JSON records of objects
= = = = =
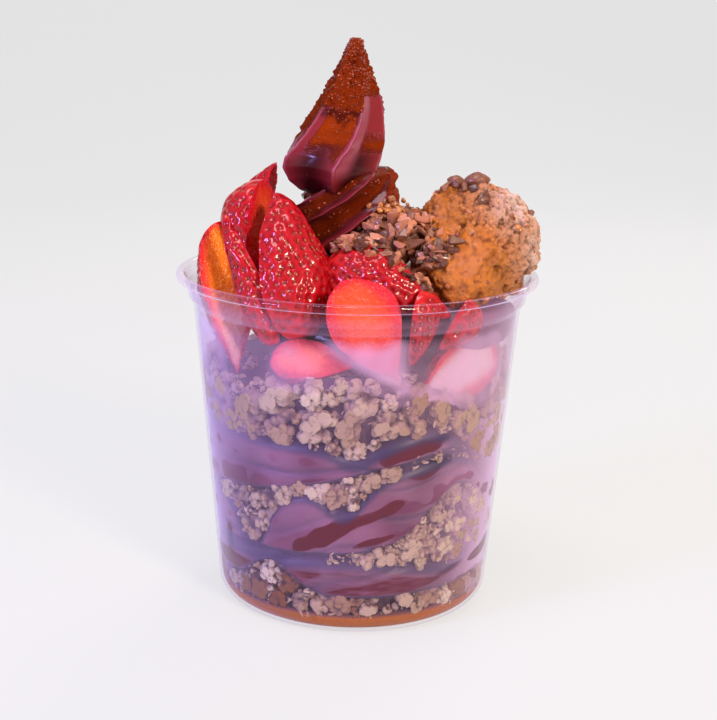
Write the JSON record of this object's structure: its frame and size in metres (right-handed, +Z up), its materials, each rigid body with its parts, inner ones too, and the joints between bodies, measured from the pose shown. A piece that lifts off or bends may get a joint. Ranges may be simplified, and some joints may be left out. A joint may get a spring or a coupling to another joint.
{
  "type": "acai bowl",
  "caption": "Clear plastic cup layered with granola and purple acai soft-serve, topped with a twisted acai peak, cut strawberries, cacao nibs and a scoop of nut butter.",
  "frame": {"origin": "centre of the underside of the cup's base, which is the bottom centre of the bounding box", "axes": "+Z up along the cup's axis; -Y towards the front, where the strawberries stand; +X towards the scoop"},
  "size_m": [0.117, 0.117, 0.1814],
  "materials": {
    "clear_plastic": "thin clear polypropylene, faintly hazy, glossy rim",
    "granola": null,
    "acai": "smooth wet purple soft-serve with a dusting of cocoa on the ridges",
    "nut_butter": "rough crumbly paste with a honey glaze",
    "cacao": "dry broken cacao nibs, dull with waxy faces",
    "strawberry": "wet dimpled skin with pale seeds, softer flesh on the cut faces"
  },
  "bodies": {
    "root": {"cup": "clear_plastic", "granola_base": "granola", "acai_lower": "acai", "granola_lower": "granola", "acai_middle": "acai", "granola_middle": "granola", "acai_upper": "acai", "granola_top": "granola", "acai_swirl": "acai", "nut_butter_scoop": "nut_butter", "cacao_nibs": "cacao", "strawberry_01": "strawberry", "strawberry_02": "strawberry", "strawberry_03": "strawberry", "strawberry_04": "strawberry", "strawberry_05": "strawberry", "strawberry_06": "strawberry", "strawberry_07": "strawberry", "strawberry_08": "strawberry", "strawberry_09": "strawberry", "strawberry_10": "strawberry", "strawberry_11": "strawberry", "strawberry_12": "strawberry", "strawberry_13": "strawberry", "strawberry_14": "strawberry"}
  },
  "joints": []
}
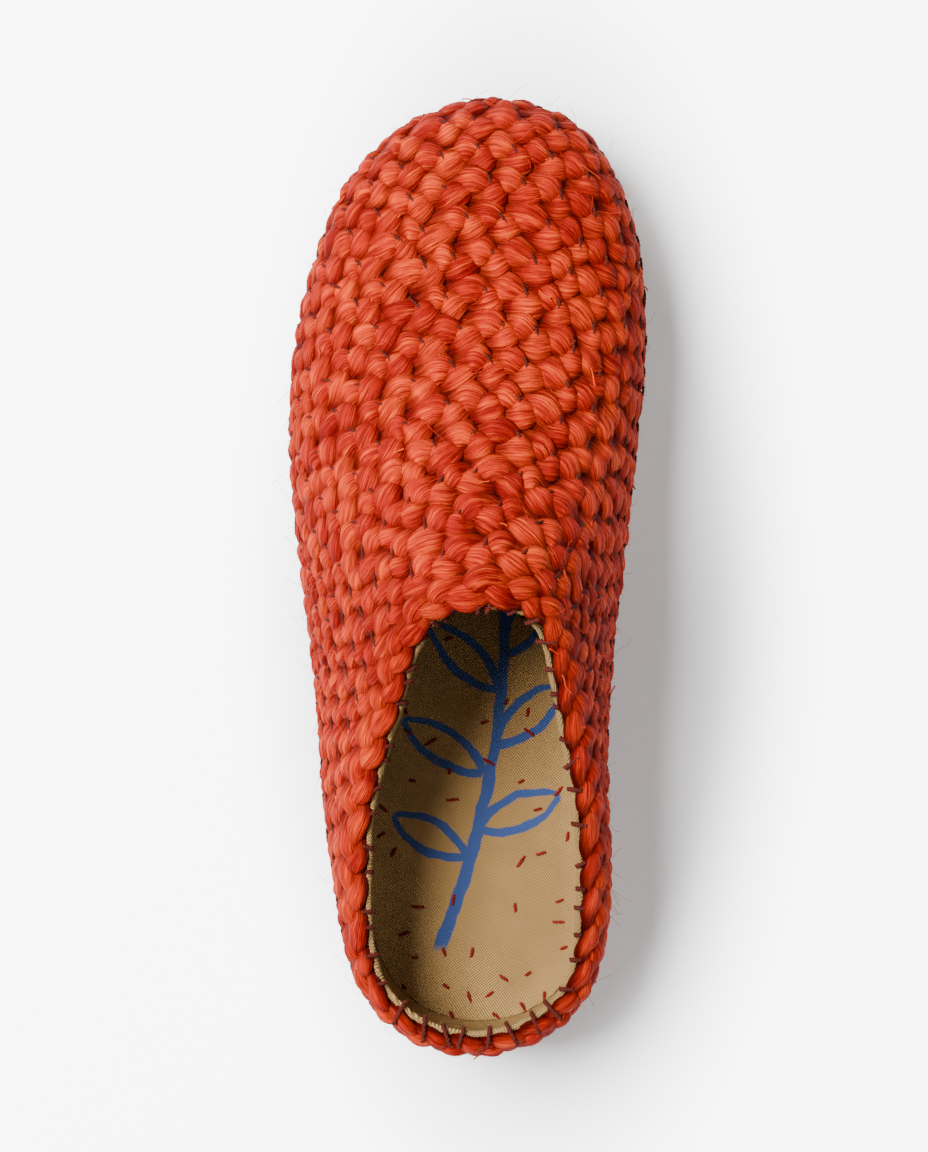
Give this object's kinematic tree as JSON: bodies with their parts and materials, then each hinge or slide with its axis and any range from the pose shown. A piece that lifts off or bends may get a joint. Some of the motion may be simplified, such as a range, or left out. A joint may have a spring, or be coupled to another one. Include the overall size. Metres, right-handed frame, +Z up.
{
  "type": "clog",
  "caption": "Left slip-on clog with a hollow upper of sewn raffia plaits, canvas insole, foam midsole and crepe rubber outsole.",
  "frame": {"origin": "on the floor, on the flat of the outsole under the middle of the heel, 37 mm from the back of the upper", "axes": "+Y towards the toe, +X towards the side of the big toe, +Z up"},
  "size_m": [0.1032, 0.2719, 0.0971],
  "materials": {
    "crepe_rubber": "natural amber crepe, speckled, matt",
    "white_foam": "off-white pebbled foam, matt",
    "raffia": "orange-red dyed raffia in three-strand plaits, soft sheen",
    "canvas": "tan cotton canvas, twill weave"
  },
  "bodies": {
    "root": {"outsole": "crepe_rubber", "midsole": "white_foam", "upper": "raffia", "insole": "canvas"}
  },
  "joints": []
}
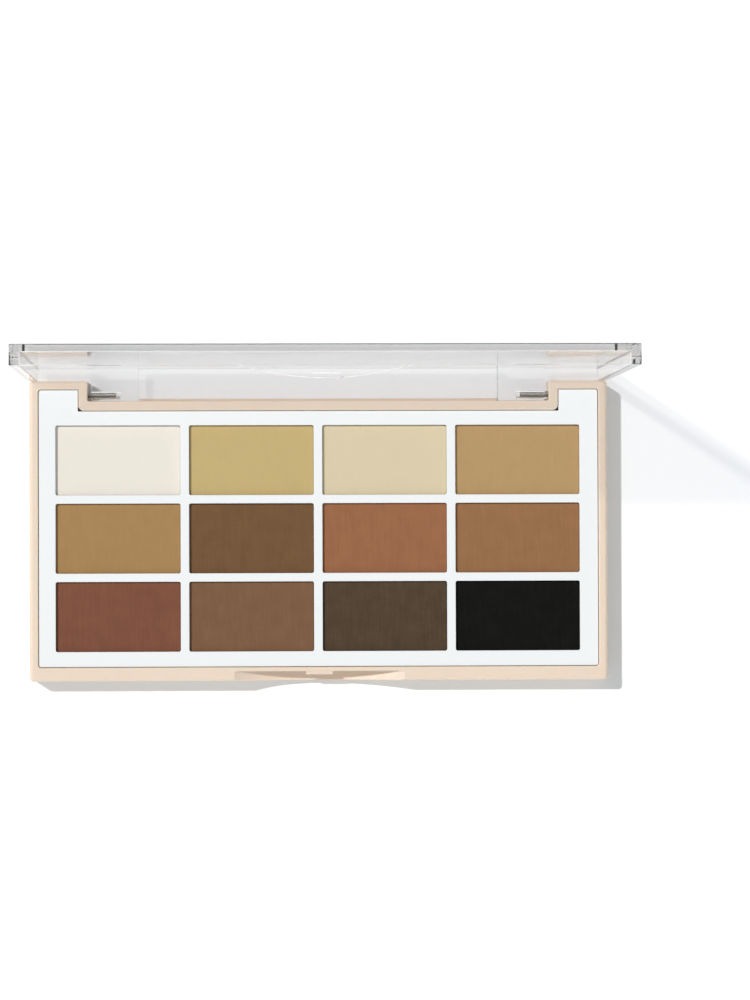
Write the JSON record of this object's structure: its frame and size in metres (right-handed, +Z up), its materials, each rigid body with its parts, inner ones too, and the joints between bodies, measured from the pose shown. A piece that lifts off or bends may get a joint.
= = = = =
In this exercise, repeat all entries exactly.

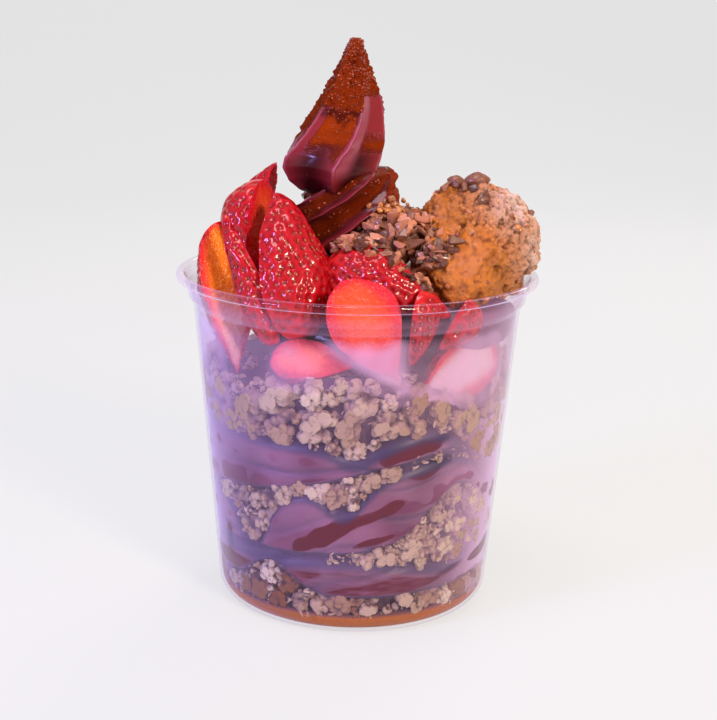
Write the JSON record of this object's structure: its frame and size in metres (right-handed, +Z up), its materials, each rigid body with its parts, inner ones too, and the joints between bodies, measured from the pose shown. A piece that lifts off or bends may get a joint. Ranges may be simplified, and some joints may be left out. A joint may get a spring or a coupling to another joint.
{
  "type": "acai bowl",
  "caption": "Clear plastic cup layered with granola and purple acai soft-serve, topped with a twisted acai peak, cut strawberries, cacao nibs and a scoop of nut butter.",
  "frame": {"origin": "centre of the underside of the cup's base, which is the bottom centre of the bounding box", "axes": "+Z up along the cup's axis; -Y towards the front, where the strawberries stand; +X towards the scoop"},
  "size_m": [0.117, 0.117, 0.1814],
  "materials": {
    "clear_plastic": "thin clear polypropylene, faintly hazy, glossy rim",
    "granola": null,
    "acai": "smooth wet purple soft-serve with a dusting of cocoa on the ridges",
    "nut_butter": "rough crumbly paste with a honey glaze",
    "cacao": "dry broken cacao nibs, dull with waxy faces",
    "strawberry": "wet dimpled skin with pale seeds, softer flesh on the cut faces"
  },
  "bodies": {
    "root": {"cup": "clear_plastic", "granola_base": "granola", "acai_lower": "acai", "granola_lower": "granola", "acai_middle": "acai", "granola_middle": "granola", "acai_upper": "acai", "granola_top": "granola", "acai_swirl": "acai", "nut_butter_scoop": "nut_butter", "cacao_nibs": "cacao", "strawberry_01": "strawberry", "strawberry_02": "strawberry", "strawberry_03": "strawberry", "strawberry_04": "strawberry", "strawberry_05": "strawberry", "strawberry_06": "strawberry", "strawberry_07": "strawberry", "strawberry_08": "strawberry", "strawberry_09": "strawberry", "strawberry_10": "strawberry", "strawberry_11": "strawberry", "strawberry_12": "strawberry", "strawberry_13": "strawberry", "strawberry_14": "strawberry"}
  },
  "joints": []
}
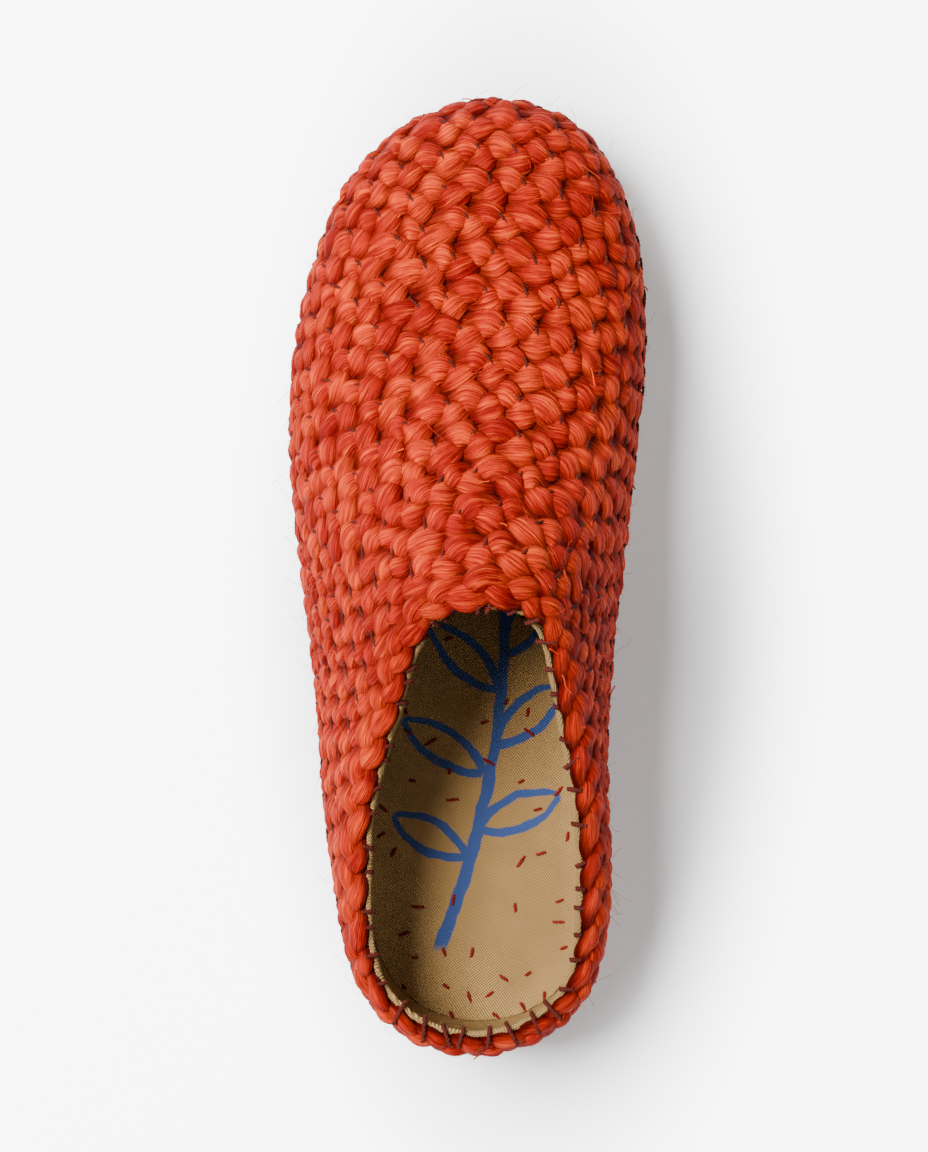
Give this object's kinematic tree as JSON: bodies with their parts and materials, then each hinge or slide with its axis and any range from the pose shown. A piece that lifts off or bends may get a joint. Some of the motion may be simplified, such as a range, or left out. A joint may have a spring, or be coupled to another one. Include the overall size. Metres, right-handed frame, +Z up.
{
  "type": "clog",
  "caption": "Left slip-on clog with a hollow upper of sewn raffia plaits, canvas insole, foam midsole and crepe rubber outsole.",
  "frame": {"origin": "on the floor, on the flat of the outsole under the middle of the heel, 37 mm from the back of the upper", "axes": "+Y towards the toe, +X towards the side of the big toe, +Z up"},
  "size_m": [0.1032, 0.2719, 0.0971],
  "materials": {
    "crepe_rubber": "natural amber crepe, speckled, matt",
    "white_foam": "off-white pebbled foam, matt",
    "raffia": "orange-red dyed raffia in three-strand plaits, soft sheen",
    "canvas": "tan cotton canvas, twill weave"
  },
  "bodies": {
    "root": {"outsole": "crepe_rubber", "midsole": "white_foam", "upper": "raffia", "insole": "canvas"}
  },
  "joints": []
}
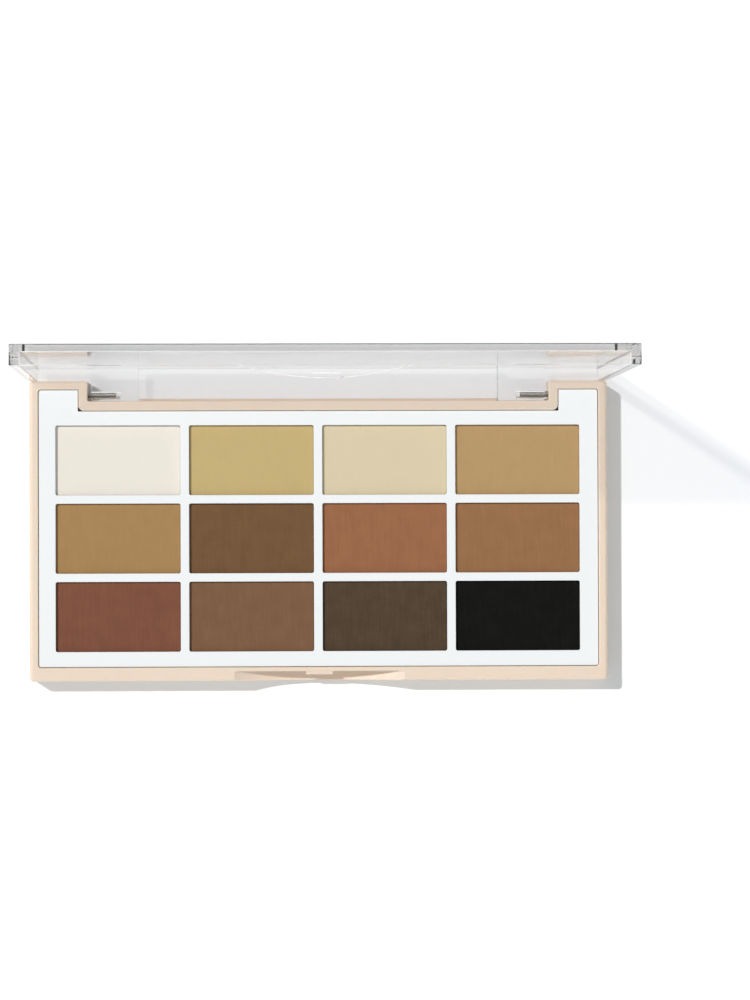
Write the JSON record of this object's structure: its frame and size in metres (right-handed, +Z up), its materials, each rigid body with its parts, inner ones too, and the joints between bodies, measured from the pose shown. A piece that lifts off or bends may get a joint.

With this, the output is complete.